AS PRIVADAS E A PRIVACIDADE: UMA QUESTÃO DE CLASSE SOCIAL

Por Renato Ladeia | 16/11/2020 | Crônicas

 

Antigamente não havia privadas dentro das casas, pois seria considerado anti-higiênico. Mesmo nas residências dos mais abastados, as pessoas iam para o pequeno compartimento no quintal. Se chovia ou era noite, os velhos penicos eram a solução. De louça entre os ricos, de lata para os pobres.
Já no final do século XIX, algumas mansões já dispunham de um sistema mais prático. Era um tipo de baú aos pés da cama. Levantando a tampa, tinha-se um vaso sanitário.
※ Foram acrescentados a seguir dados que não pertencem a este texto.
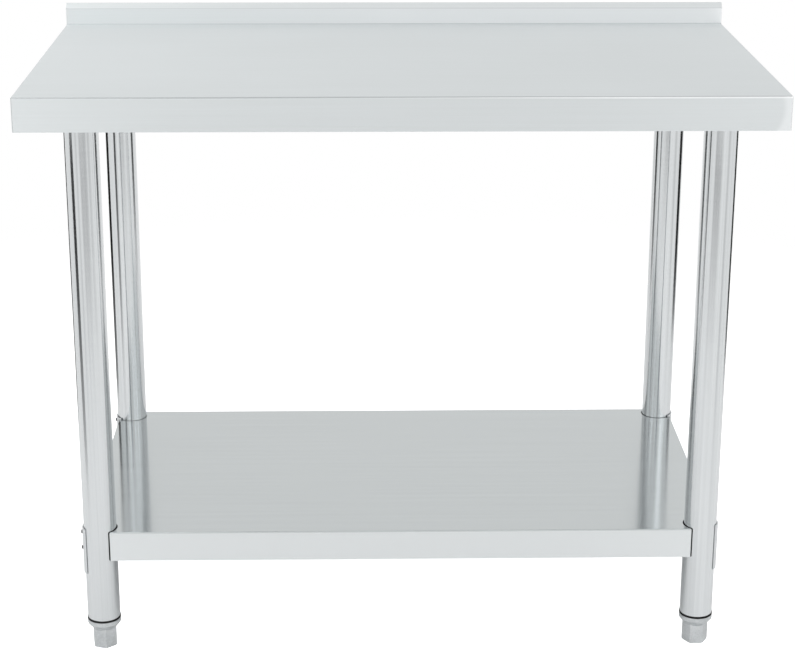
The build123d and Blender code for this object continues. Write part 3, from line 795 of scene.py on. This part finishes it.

Os dejetos caiam diretamente no subsolo.
Numa passagem por Taubaté com destino a Monte Verde, visitamos a antiga casa do avô do escritor Monteiro Lobato, um rico barão do café. Em sua grande casa havia um cômodo usado como banheiro, mas só para banhos, literalmente. As outras necessidades eram na casinha com boa distância da mansarda.
Quem conhece Ouro Preto, em Minas Gerais, deve ter visitado a Casa dos Contos, onde eram cunhadas as moedas de ouro e prata. Em frente às bocas do fogão a lenha, há uns três metros de distância, vi vários buracos em uma mureta. Curioso, perguntei a um guia turístico para que serviam. Ele explicou que eram usados para as necessidades das pessoas que lá trabalhavam ou visitavam. Os hábitos de higiene eram realmente bastante precários naqueles tempos.
Gilberto Freyre em seu clássico Casa Grande e Senzala, narra que os grandes fazendeiros no Nordeste passaram a construir belas casas nas cidades para passarem temporadas com as famílias. As casas, projetadas por engenheiros e arquitetos, já dispunham de sanitários no seu interior, mas os velhos hábitos dos penicos eram mantidos para o desgosto das empregadas domésticas.
Poucos sabem, mas foi o médico sanitarista Noel Nutels, brasileiro por adoção, quem desenvolveu o moderno vaso sanitário em que a água limpa fica na superfície evitando os gases que exalam dos encanamentos. A invenção revolucionou os hábitos de higiene nas habitações.
Outra inovação que apareceu entre nós no século XX, foi o bidê, um lavatório para a higiene íntima das mulheres muito popular na França. Esse equipamento chegou a ser proibido nos EUA por ser considerado imoral. Por aqui virou moda na segunda metade do século passado, mas com a praticidade das duchas de água quente, tornaram-se obsoletos.
Aliás, sobre o bidê tenho uma bizarra história que aconteceu na casa de campo bem equipada de um velho amigo. A convite, apareceu em sua casa de campo, um amigo comum, que levou a tiracolo um capiau que se convidou para o passeio. Foi com grande surpresa que a dona da casa, uma senhora de fino trato, viu no sanitário um grande “número dois” exatamente no bidê. Foi um escândalo, obrigando o amigo que levou o visitante penetra a providenciar a retirada da obra depositada indevidamente. A história vazou e na pequena Piedade a história foi narrada até em sala de aula, tornando-se o rapaz alvo de chacota por onde passava. A dona da casa, inconformada com a falta de civilidade do visitante, ordenou que o bidê fosse arrancado do banheiro.
Quando jovem, trabalhei por uns tempos na Rhodia, empresa têxtil francesa. Ao ir ao sanitário pela primeira vez, descobri que não havia vasos, mas um buraco com dois lugares para apoiar os pés. Diziam que os franceses adotaram a chamada privada turca para evitar que os brasileiros fizessem hora sentados no trono lendo jornal ou dormindo. Na época um amigo que até hoje goza de minha consideração, era chegado à boemia e muitas vezes vinha direto da gandaia para o trabalho. Numa dessas vezes, ouvi um barulho dentro de um dos sanitários, como se algo tivesse caído sobre a porta. Era o meu jovem amigo que dormiu e acabou caindo batendo a cabeça na porta, saindo de lá com um bom galo na testa.
Enfim, para quem estava achando que não tinha um bom assunto para uma crônica, está aí um pouco da história dos sanitários e agradeço a amiga Marisa Dea pela contribuição escatológica.